## Your instructions
Print exactly the part opening with the line containing "front_flange();" and closing with the line containing "bpy.data.objects.remove(obj)", with both of those lines included.

******************************

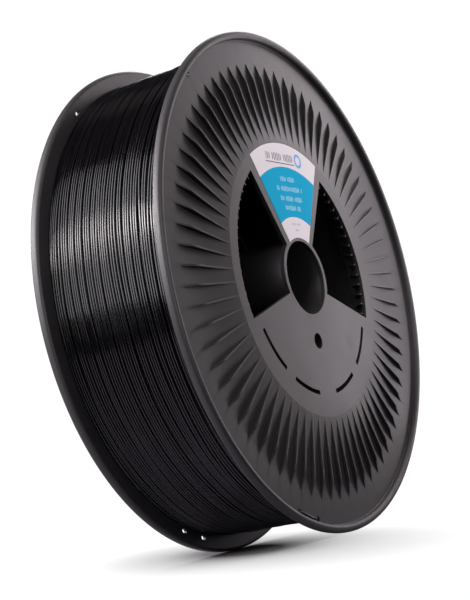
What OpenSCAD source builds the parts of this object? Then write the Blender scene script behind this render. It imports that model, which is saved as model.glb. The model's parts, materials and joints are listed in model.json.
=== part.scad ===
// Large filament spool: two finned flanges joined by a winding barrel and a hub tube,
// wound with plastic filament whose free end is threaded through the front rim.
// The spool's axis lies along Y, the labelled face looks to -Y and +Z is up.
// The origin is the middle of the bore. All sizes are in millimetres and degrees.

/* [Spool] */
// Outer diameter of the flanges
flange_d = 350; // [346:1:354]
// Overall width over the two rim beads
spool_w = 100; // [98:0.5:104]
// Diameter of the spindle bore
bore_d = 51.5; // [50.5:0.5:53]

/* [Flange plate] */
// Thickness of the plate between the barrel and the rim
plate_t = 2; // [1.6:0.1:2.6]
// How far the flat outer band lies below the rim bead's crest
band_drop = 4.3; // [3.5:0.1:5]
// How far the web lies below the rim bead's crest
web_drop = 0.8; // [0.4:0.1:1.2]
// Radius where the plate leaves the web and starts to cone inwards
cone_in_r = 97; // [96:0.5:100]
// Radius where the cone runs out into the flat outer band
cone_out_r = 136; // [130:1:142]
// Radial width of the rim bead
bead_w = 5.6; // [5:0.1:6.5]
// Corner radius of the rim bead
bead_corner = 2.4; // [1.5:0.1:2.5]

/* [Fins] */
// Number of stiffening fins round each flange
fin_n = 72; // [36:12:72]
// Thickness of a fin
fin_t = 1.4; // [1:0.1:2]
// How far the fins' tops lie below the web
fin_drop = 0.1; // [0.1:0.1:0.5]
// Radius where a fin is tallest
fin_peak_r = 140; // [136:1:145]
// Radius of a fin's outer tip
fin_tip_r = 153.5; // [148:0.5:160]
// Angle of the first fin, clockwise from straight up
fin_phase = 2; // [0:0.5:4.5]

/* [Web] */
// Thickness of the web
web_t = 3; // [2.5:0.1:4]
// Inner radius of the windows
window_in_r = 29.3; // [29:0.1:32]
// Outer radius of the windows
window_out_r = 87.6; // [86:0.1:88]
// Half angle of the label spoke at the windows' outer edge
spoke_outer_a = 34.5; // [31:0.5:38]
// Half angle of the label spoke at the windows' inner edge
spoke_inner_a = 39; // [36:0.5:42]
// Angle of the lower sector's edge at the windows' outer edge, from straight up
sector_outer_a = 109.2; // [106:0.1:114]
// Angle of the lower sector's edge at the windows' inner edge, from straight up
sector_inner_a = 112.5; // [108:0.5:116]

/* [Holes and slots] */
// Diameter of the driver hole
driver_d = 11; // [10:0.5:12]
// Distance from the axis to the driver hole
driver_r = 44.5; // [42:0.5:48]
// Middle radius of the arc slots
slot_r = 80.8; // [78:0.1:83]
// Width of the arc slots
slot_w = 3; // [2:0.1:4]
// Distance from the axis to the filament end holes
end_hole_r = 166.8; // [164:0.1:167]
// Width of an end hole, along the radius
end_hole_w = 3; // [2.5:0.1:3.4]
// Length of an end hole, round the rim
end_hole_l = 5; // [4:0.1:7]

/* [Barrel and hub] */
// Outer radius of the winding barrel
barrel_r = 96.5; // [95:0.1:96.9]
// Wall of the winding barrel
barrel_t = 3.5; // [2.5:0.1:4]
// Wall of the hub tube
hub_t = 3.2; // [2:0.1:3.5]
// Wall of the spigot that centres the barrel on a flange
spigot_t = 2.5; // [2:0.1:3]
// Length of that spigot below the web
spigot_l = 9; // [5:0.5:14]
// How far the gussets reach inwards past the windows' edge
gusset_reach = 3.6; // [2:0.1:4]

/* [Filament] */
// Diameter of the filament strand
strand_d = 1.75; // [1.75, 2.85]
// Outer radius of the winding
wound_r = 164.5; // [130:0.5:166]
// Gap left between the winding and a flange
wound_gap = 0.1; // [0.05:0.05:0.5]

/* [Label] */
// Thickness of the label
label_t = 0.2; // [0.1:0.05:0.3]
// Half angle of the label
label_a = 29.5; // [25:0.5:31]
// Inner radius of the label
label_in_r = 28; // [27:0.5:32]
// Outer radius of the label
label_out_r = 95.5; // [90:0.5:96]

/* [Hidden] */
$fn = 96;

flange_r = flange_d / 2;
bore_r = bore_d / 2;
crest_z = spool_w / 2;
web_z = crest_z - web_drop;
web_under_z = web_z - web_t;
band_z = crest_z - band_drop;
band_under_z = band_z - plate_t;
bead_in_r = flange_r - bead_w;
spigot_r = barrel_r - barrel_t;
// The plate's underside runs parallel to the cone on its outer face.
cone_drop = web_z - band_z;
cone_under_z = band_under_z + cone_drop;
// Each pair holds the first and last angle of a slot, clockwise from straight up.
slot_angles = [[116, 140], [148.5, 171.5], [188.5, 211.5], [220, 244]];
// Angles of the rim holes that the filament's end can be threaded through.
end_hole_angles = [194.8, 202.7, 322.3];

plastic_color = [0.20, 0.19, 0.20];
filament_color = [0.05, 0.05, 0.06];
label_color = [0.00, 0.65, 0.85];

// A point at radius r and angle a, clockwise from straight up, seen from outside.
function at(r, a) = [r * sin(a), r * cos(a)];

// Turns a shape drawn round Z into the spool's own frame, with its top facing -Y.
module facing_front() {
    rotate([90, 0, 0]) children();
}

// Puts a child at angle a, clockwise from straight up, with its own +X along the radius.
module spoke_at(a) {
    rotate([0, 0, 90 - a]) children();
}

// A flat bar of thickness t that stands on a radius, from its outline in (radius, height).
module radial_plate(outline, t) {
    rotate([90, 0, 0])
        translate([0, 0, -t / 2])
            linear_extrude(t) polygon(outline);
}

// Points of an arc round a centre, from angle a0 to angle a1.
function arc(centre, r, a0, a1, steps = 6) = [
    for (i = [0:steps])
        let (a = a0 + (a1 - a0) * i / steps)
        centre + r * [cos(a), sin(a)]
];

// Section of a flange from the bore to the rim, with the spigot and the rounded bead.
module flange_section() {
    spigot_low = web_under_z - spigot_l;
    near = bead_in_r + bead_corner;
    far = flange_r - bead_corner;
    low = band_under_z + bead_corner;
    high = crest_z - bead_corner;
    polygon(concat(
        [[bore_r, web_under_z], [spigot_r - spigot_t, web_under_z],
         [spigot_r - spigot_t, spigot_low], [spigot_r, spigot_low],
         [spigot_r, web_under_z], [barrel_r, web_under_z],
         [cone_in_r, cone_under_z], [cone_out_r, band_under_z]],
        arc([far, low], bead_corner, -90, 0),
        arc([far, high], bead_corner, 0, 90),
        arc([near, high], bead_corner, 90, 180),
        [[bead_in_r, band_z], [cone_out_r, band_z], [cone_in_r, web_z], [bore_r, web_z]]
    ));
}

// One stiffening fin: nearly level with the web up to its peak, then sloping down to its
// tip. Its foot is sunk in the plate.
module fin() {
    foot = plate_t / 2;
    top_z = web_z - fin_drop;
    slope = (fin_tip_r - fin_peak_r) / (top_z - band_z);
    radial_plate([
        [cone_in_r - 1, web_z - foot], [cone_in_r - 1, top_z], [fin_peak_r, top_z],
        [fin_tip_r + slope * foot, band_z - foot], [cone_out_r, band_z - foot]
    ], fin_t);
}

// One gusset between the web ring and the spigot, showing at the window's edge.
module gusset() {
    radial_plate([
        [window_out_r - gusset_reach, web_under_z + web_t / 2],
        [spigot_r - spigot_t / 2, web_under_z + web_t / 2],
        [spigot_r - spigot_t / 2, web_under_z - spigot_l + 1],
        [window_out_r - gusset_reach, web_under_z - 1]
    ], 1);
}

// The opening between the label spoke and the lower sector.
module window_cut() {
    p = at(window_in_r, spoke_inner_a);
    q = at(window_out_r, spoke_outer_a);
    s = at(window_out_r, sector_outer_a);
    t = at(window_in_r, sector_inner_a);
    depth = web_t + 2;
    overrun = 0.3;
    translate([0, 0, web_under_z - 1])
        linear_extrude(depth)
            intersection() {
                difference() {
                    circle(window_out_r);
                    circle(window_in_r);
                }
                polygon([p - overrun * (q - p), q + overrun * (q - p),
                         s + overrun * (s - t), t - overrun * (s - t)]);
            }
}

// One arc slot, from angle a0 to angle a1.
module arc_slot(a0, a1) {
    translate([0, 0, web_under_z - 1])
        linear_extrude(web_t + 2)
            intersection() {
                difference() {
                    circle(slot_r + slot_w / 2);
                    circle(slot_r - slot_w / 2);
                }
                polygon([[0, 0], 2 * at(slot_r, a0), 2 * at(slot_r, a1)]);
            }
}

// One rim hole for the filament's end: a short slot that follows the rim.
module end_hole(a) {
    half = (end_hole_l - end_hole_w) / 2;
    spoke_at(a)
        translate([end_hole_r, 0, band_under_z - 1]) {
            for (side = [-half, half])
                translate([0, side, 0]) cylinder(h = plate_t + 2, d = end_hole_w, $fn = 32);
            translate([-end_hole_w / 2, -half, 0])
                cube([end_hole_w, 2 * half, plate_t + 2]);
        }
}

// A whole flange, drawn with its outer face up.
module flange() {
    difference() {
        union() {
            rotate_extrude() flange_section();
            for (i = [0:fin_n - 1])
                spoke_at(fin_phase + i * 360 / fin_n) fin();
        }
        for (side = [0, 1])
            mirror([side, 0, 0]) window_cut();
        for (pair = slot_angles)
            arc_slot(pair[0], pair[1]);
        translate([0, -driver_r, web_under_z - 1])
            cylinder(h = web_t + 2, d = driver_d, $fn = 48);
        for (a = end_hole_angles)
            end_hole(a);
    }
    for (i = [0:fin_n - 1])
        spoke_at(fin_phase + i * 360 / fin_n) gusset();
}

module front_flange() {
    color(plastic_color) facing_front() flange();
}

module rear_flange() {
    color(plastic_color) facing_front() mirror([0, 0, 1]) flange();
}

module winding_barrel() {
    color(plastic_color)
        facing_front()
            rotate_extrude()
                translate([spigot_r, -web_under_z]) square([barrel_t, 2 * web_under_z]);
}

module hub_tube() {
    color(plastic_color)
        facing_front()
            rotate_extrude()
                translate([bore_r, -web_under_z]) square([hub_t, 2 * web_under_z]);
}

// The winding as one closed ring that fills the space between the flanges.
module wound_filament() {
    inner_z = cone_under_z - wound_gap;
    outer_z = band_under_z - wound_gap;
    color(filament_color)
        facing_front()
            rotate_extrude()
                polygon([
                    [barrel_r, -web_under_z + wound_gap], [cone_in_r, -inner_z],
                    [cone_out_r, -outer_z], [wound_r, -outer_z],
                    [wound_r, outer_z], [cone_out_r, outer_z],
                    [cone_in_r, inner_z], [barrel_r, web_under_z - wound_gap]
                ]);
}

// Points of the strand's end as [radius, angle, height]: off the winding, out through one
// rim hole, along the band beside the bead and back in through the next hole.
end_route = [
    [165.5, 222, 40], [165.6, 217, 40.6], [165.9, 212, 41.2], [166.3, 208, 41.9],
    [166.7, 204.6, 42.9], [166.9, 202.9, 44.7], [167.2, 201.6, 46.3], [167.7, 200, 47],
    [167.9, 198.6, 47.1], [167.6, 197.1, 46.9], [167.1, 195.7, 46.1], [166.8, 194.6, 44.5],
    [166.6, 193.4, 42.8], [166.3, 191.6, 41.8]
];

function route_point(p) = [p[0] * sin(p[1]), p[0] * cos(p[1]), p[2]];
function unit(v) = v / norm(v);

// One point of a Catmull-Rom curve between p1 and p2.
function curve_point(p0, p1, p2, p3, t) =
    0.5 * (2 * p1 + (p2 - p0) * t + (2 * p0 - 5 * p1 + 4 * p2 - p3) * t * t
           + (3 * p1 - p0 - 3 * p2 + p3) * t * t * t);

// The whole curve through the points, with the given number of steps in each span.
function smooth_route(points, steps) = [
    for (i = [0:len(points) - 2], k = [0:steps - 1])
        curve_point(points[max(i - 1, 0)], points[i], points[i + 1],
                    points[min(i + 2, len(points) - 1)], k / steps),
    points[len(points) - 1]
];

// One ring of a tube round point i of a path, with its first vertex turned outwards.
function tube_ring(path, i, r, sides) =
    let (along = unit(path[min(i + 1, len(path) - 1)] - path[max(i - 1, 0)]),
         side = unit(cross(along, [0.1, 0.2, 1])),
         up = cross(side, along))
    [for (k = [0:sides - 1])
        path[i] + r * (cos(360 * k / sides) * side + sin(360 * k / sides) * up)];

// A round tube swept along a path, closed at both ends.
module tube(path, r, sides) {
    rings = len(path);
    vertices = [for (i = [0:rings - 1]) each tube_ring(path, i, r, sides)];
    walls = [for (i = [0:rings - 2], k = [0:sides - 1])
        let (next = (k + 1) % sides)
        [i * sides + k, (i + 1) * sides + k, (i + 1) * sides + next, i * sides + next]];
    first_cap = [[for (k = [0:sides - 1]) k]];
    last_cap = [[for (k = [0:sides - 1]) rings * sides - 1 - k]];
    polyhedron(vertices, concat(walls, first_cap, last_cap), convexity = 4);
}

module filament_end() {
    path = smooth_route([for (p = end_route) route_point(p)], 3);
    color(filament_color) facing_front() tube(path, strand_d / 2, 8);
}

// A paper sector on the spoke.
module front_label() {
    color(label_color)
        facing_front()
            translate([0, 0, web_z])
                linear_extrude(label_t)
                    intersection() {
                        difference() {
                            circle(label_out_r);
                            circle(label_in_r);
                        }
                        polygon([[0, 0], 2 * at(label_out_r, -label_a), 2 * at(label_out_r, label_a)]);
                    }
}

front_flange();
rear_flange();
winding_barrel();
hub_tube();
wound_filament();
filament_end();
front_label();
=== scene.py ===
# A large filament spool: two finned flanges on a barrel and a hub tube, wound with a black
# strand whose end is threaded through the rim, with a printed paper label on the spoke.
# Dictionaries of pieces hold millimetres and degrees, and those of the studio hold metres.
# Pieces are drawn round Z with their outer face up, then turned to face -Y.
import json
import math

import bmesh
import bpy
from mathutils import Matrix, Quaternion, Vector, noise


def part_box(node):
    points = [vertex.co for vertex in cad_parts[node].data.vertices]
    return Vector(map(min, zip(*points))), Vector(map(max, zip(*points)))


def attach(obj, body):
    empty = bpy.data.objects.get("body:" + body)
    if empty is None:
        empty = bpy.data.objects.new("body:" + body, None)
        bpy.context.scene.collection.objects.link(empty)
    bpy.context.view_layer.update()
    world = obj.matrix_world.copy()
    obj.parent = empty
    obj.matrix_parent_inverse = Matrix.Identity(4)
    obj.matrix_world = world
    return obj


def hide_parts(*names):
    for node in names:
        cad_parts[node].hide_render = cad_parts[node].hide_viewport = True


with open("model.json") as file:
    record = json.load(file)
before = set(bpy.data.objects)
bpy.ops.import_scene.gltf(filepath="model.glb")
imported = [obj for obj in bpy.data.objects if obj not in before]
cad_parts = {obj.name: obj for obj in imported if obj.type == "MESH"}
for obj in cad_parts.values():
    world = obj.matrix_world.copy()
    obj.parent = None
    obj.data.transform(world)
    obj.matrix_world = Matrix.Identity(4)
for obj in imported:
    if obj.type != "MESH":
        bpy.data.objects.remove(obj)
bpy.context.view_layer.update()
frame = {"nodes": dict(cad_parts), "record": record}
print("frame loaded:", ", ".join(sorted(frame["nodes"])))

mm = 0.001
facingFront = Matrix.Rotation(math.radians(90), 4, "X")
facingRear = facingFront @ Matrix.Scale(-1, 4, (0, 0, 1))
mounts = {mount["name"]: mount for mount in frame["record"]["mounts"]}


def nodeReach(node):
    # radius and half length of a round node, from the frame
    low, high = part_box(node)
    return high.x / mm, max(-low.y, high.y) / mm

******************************

## Response to this task
front_flange();
rear_flange();
winding_barrel();
hub_tube();
wound_filament();
filament_end();
front_label();
=== scene.py ===
# A large filament spool: two finned flanges on a barrel and a hub tube, wound with a black
# strand whose end is threaded through the rim, with a printed paper label on the spoke.
# Dictionaries of pieces hold millimetres and degrees, and those of the studio hold metres.
# Pieces are drawn round Z with their outer face up, then turned to face -Y.
import json
import math

import bmesh
import bpy
from mathutils import Matrix, Quaternion, Vector, noise


def part_box(node):
    points = [vertex.co for vertex in cad_parts[node].data.vertices]
    return Vector(map(min, zip(*points))), Vector(map(max, zip(*points)))


def attach(obj, body):
    empty = bpy.data.objects.get("body:" + body)
    if empty is None:
        empty = bpy.data.objects.new("body:" + body, None)
        bpy.context.scene.collection.objects.link(empty)
    bpy.context.view_layer.update()
    world = obj.matrix_world.copy()
    obj.parent = empty
    obj.matrix_parent_inverse = Matrix.Identity(4)
    obj.matrix_world = world
    return obj


def hide_parts(*names):
    for node in names:
        cad_parts[node].hide_render = cad_parts[node].hide_viewport = True


with open("model.json") as file:
    record = json.load(file)
before = set(bpy.data.objects)
bpy.ops.import_scene.gltf(filepath="model.glb")
imported = [obj for obj in bpy.data.objects if obj not in before]
cad_parts = {obj.name: obj for obj in imported if obj.type == "MESH"}
for obj in cad_parts.values():
    world = obj.matrix_world.copy()
    obj.parent = None
    obj.data.transform(world)
    obj.matrix_world = Matrix.Identity(4)
for obj in imported:
    if obj.type != "MESH":
        bpy.data.objects.remove(obj)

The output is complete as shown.